Evolution: A Comprehensive Overview
Posted on Oct 27, 2024 in Biology
Fixism (19th Century)
- Species are immutable, remaining unchanged over time.
- Current species are unchanged descendants of those that first appeared on Earth.
- No species evolves.
- Fossils belong to extinct species due to natural disasters. Present species are descendants of those that survived.
Creationism (20th Century)
- Earth is approximately 6,000 years old.
- Species were created by God and have remained unchanged.
Evolutionism
- Creatures have evolved throughout Earth’s history, becoming increasingly differentiated.
- Past flora and fauna were less evolved than present life, exhibiting lower diversity.
Lamarckism (Theory of Acquired Characteristics)
- Environmental conditions change over time.
- These changes create new needs, requiring individuals to adapt their habits and behaviors.
- These new habits lead to physical changes (“the function creates the organ”).
- Environmentally induced changes are transmitted to offspring, eventually changing the species.
Darwinian Evolution
- Variability in Offspring: Small differences or variations within a species are heritable.
- Struggle for Survival: Organisms tend to reproduce maximally, but limited resources lead to competition.
- Natural Selection: Individuals with favorable variations survive, reproduce, and have more offspring.
Neo-Darwinism (Synthetic Theory of Evolution)
- Rejects Lamarckism’s acquired characteristics.
- Dismissed the idea of inheritance as a blending of parental traits.
- Proposed the synthetic theory of evolution.
Synthetic Theory
- The evolutionary unit is the population, not the individual.
- Individuals within a population carry different alleles originating from mutations.
- Certain alleles increase the likelihood of producing offspring, leading to stronger and more frequent phenotypes.
- Natural selection is the “engine of evolution.”
- New heritable characters arise through mutations or new gene combinations.
- Beneficial characters increase survival and reproduction rates.
- Detrimental characters decrease survival and reproduction rates.
Types of Developments
- Variational Evolution: Gradual and progressive accumulation over generations.
- Saltational Evolution: Sudden change creating a new species in a few generations.
- Speciational Evolution: Alternating periods of stability and change, less sudden than saltational evolution.
Evidence of Evolution
- Paleontological: Fossils reveal simpler life forms and extinct species.
- Biogeographical: Species in isolated regions differ more.
- Anatomical: Homologous structures have the same origin but may have different functions.
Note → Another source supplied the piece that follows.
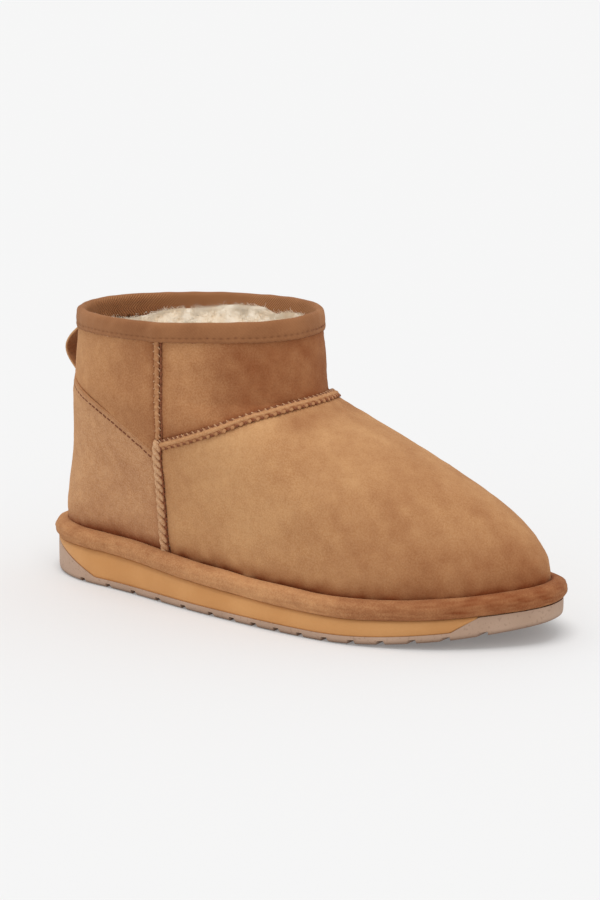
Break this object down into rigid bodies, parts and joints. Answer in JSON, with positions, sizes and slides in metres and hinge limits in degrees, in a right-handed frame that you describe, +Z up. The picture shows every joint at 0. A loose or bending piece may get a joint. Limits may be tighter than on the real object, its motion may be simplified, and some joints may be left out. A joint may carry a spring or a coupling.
{
  "type": "sheepskin boot",
  "caption": "Short slip-on boot with a wool-lined suede upper, bound collar, lapped heel counter and a flat lugged sole, worn on the right foot to keep it warm.",
  "frame": {"origin": "on the ground, below the middle of the whole boot", "axes": "+X from heel to toe, -Y towards the outer side of the right foot, +Z up"},
  "size_m": [0.2816, 0.1046, 0.1432],
  "materials": {
    "outsole_rubber": "matte moulded rubber",
    "midsole_foam": "matte foam",
    "suede": "brushed suede nap",
    "suede_trim": "brushed suede nap",
    "wool": "deep curly wool",
    "tape": "herringbone twill",
    "thread": "waxed thread"
  },
  "bodies": {
    "root": {"outsole": "outsole_rubber", "midsole": "midsole_foam", "rand": "suede_trim", "insole": "wool", "upper": "suede", "heel_counter": "suede", "vamp_seam": "suede_trim", "side_seam_lateral": "suede_trim", "side_seam_medial": "suede_trim", "collar_binding": "suede_trim", "pull_loop": "suede_trim"}
  },
  "joints": []
}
Analogous structures have different origins but similar functions. Vestigial organs are atrophied remnants of ancestral structures.
- Embryological/Cellular: Embryos of different species share similarities due to common ancestry.
- Biochemical: All living things share the same organic molecules, indicating a common origin.
Speciation
- Isolation: A population becomes isolated by a barrier, preventing interbreeding.
- Differentiation: The isolated population develops random variations through mutations.
- Divergence: Different environmental conditions and natural selection lead to increasing variation between populations.
- New Species: Over time, isolated populations may lose the ability to interbreed, forming distinct species.